The Story of the administration’s incompetence had blinded the Times, together with most of the rest of the media, to the real story of its shocking audacity. Bush’s plan was breathtakingly bold, and there was every reason to expect that it would fail. This was the rock on which the administrations not of Lyndon Johnson and Richard Nixon only but of Woodrow Wilson and Jimmy Carter too had foundered, and Bush — whose party had opposed both of them and who had campaigned against a “nation-building” foreign policy in 2000 — was preparing to go much further than either of those presidents had gone. Not surprisingly, he had looked rather to the example of Ronald Reagan in the Cold War, but no part of Reagan’s engagement with Soviet Communism had depended on the transformation of tribal despotisms and third-world oligarchies into Western style democracies.

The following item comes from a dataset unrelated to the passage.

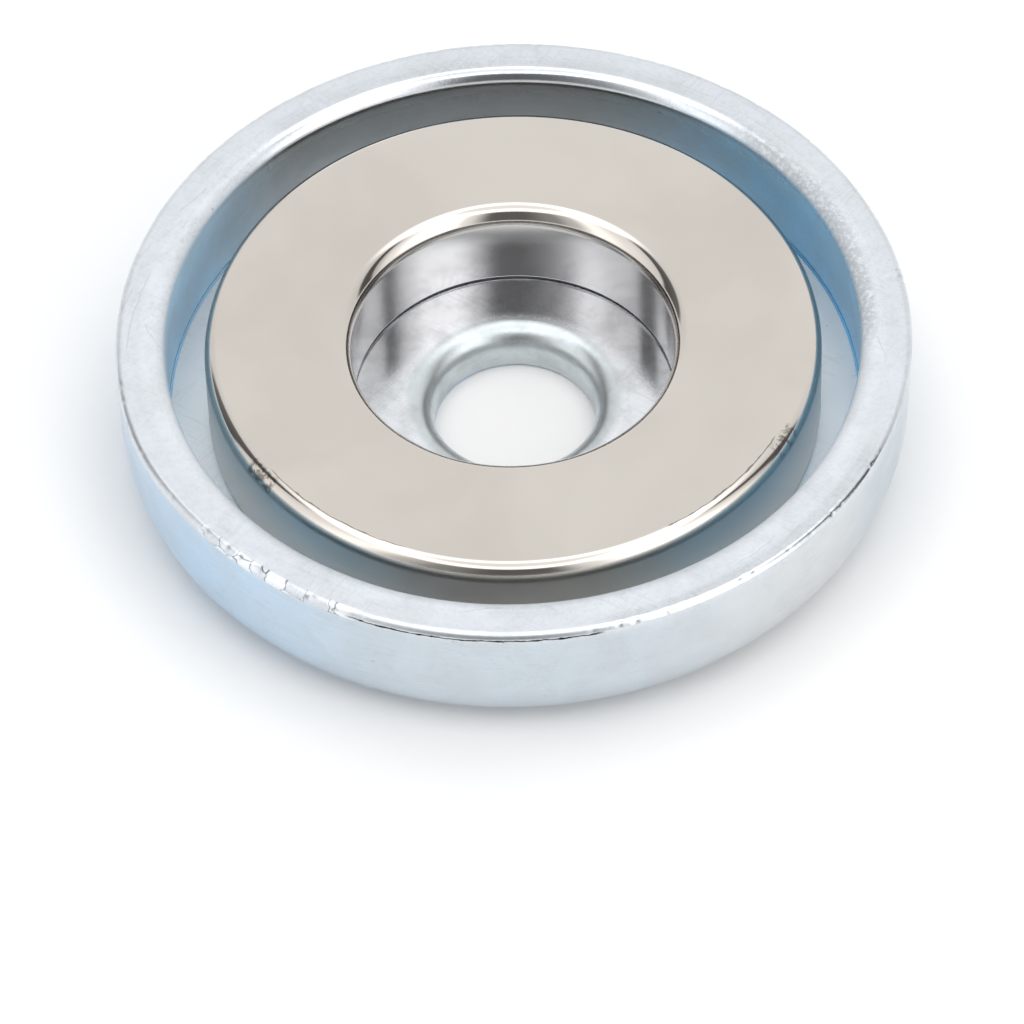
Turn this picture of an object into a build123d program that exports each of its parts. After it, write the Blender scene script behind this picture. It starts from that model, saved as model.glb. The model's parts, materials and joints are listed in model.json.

Was not this hubris? Was not this arrogance? Did it not invite the most terrible nemesis? How trivial in comparison seemed the alleged “arrogance” of the alleged “go-it-alone” — which was actually a go-it-with-only-a-few-dozen-allies — philosophy on which the media harped incessantly. Those who opposed Bush should have been rubbing their hands with glee, or else arguing that the nobility of the attempt was the only thing going for it, while those who supported him might have tried to make the case that, unlikely as success always was, making the attempt was nevertheless the safest option, since any other would have been equally futile and this one at least had the twin merits of demonstrating our good faith to moderate Arabs and concentrating the murderous energies of the terrorists on our troops overseas rather than on our civilians at home.

But for better or for worse, Bush’s call to revolutionary action was quite simply The Story not only of his administration but of America’s role in the world in the early 21st century — and yet the media missed it because it was splashing around in the Vietnam “quagmire.” The sports reporters would have done a better job.